The crisis of liberalism together with the erosion of monarchical legitimating patterns provided room for experimentation with new options of political organization. Supplanting the polemical, often normatively charged term revolution, some scholars grasp the transformations between different forms of government using the political science instruments of system change (transitions, regime change).[4] Such an analysis is conducive to systematisation and objectification and at the same time simplifies comparison across countries. In addition, transnational transfers and interconnections are increasingly becoming the focus of attention. This is all the more appropriate as, within Europe, the conflict between empire and nation first fully unfolded at the end of the First World War.[5] That is applicable to the German Empire and still more to the dissolved Habsburg Empire. Research into political violence, which focuses on the dynamics of revolution and counter-revolution, has also opened new transnational perspectives on the years between 1917 and 1923.[6] As yet, however, a transnational history of those years can at best be dimly discerned. This may also lie in the actual constellation around the autumn of 1918, namely in the “fragmentation of a potentially European and global revolutionary situation.”[7] For Michael Geyer, the revolution in 1918/19 was “a polemical foundation of regime/order” that aimed to transform polities and societies internationally. Located in a “fracture zone of nations, empires and ideologies" and based on a “utopia of global expectations”, it ultimately remained limited and fragmentary.[8]

What changes took place in detail, and how? What steps of transition can plausibly be reconstructed? These details will be traced below for the German Empire. The conclusion will roughly sketch similarities and differences among the various cases in Central Europe after 1918 and suggest transnational transfers and correlations. Paradoxically, transnationalism played a significant role in cases of nationalistic paramilitary organisations.

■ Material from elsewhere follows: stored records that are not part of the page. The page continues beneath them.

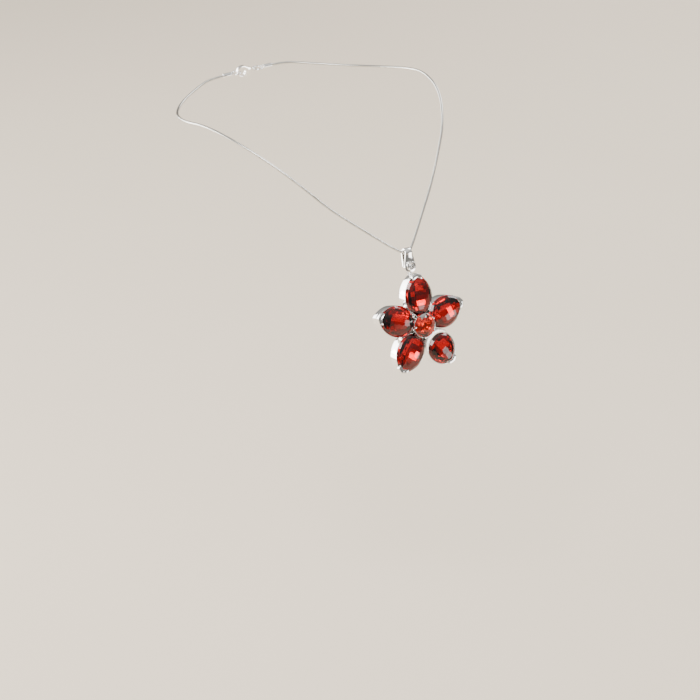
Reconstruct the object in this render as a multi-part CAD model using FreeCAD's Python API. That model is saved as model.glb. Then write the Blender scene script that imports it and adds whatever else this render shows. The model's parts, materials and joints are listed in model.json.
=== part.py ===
"""Pendant necklace: a snake chain with a lobster clasp, a jewelled bail and a five-petal crystal flower.

Millimetres. +Z is up, the wearer faces -Y, and the origin is on the chain's line at the nape of the neck.
The pendant is drawn in its own flat frame (x across, y up the chest, z out of it) and then leaned back.
"""

import FreeCAD, Part
import math
import os

V = FreeCAD.Vector

# Chain
CHAIN_R = 0.6
BAIL_POINT = V(0, -136.42, -42.23)
# Half of the route, from the middle of the bend in the bail to the end cap. The other half mirrors it.
HALF_ROUTE = [
    V(0, -136.6, -42.4),
    V(2.4, -135.9, -41.8),
    V(5.6, -133.5, -39.8),
    V(10.0, -129.9, -36.6),
    V(16.5, -124.7, -31.3),
    V(27.0, -116.2, -23.0),
    V(36.8, -107.5, -12.3),
    V(46.0, -98.0, -3.0),
    V(55.6, -81.0, 5.0),
    V(60.0, -62.0, 6.8),
    V(61.4, -46.0, 3.4),
    V(55.5, -28.0, -0.6),
    V(43.5, -12.5, -2.4),
    V(29.0, -3.2, -1.2),
    V(20.4, 0, 0),
    V(10.6, 0, 0),
]

# Pendant frame
LEAN = 19.0
GIRDLE_Z = 2.0
FLOWER_Y = -33.7

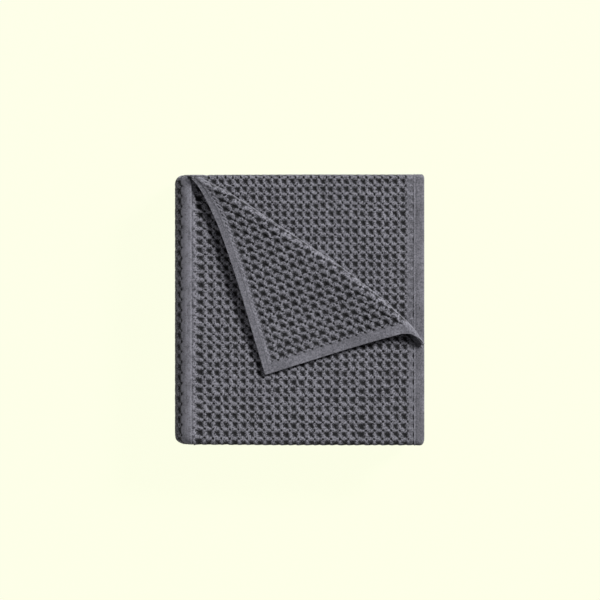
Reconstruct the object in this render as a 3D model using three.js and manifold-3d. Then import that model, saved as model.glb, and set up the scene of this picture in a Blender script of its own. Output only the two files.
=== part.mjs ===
// A folded waffle bath towel, in millimetres, +Z up, origin at the middle of its underside.
// One cloth: its far end is turned back over its face, its width is folded in three,
// the strip is rolled up flat in four panels, and the top ply's corner is turned over.
import * as THREE from "three";
import { mergeVertices } from "three/addons/utils/BufferGeometryUtils.js";
import Module from "manifold-3d";

// The cloth
const TOWEL_LENGTH = 1400;
const CLOTH = 2.0;
const GAP = 0.6;
const PLY = CLOTH + GAP;
const COLOUR = 0x5d5d66;

// The folded bundle: half its size each way
const HALF_WIDTH = 107.5;
const HALF_DEPTH = 116.6;

// Levels of the strip's middle in each panel, in plies above the lowest one
const TOP_LEVEL = 18.5;
const BOTTOM_LEVEL = 2.5;
const THIRD_LEVEL = 8.5;
const INNER_LEVEL = 14.5;

// Levels of the three widths of cloth about the strip's middle, outward positive:
// alone, under the turned end, and the turned end itself
const ALONE = { first: 1.5, outer: -0.5, tucked: 0.5 };
const COVERED = { first: 1.5, outer: -1.5, tucked: -0.5 };
const TURNED = { first: 2.5, outer: -2.5, tucked: 0.5 };

// Bends of the strip
const SHOULDER_RADIUS = 3 * PLY + 0.5;
const TURN_RADIUS = 3 * PLY;
const OUTER_REACH = 2.5 * PLY + CLOTH / 2;
const RIGHT_TURN_INSET = 4.5;
const SHOULDER_X = -HALF_WIDTH + SHOULDER_RADIUS + OUTER_REACH;
const RIGHT_TURN_X = HALF_WIDTH - RIGHT_TURN_INSET - TURN_RADIUS - OUTER_REACH;
const END_TURN_X = 97;
const TURNED_HEM_X = -93.3;
const RAMP_START_X = -76;
const RAMP_END_X = -90.5;

// Edges of the first width, and how far the tucked hem stays off the front bend
const BACK_HEM_Y = 116.3;
const TUCKED_HEM_INSET = 2.5;

// Rounding of the two left corners as seen from above
const CORNER_EASE_X = -84;
const BACK_CORNER = 8;
const FRONT_CORNER = 6.5;

// The corner that is turned over: the chord of its fold, seen from above
const FOLD_START = new THREE.Vector2(-90.3, 117.0);
const FOLD_END = new THREE.Vector2(107.1, -29.5);
const CUT_LINE = -4;
const CUT_START_X = -91.5;
const TONGUE_START = -8.5;
const TONGUE_CLOTH = 1.7;
const TONGUE_INSET = 0.3;
const ROLL_INSET = 1.1;

// How far each panel's folds lie inside the outline, so that they are as uneven as folded cloth
const PANELS = [
  { panel: "top", along: 0.12, front: 0.0, back: 0.0 },
  { panel: "left side", along: 0.28, front: 0.6, back: 0.4 },
  { panel: "bottom", along: 0.42, front: 1.1, back: 0.5 },
  { panel: "right side", along: 0.55, front: 0.3, back: 1.2 },
  { panel: "third", along: 0.68, front: 1.6, back: 0.9 },
  { panel: "inner bend", along: 0.78, front: 0.7, back: 1.5 },
  { panel: "inner", along: 0.95, front: 1.3, back: 0.6 },
];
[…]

The Creeping Decline of the German Empire

It is both tempting and all too simple to ascribe the end of the Empire purely to German defeat in the First World War, thus making external causes responsible for the abrupt collapse of the regime. It is necessary to go back before the landmark year 1918 and acknowledge structural weaknesses and asynchronies in the German Empire without reviving the deterministic thesis of the German Sonderweg (“special path”).[9] Anyone stressing the contradiction between an illiberal political order and rapid socioeconomic modernisation must not however overlook the progress in practical parliamentary experience, democratisation and rule of law.[10] The tension between old and new, between tradition and modernity, between awakening and upheaval, between self-assurance and doubt, between optimism about progress and cultural pessimism made the Empire an uneasy entity overall.[11] Even if the editor-in-chief of the liberal “Berliner Tageblatt”, Theodor Wolff (1868-1943), spoke euphorically of the “greatest of all revolutions” on 10 November 1918 and compared it with a sudden “tempest”; this view of a spontaneous upheaval produced by war and defeat falls short of the mark. Rather, the revolution had long been maturing “in the bosom of Wilhelminian society.”[12]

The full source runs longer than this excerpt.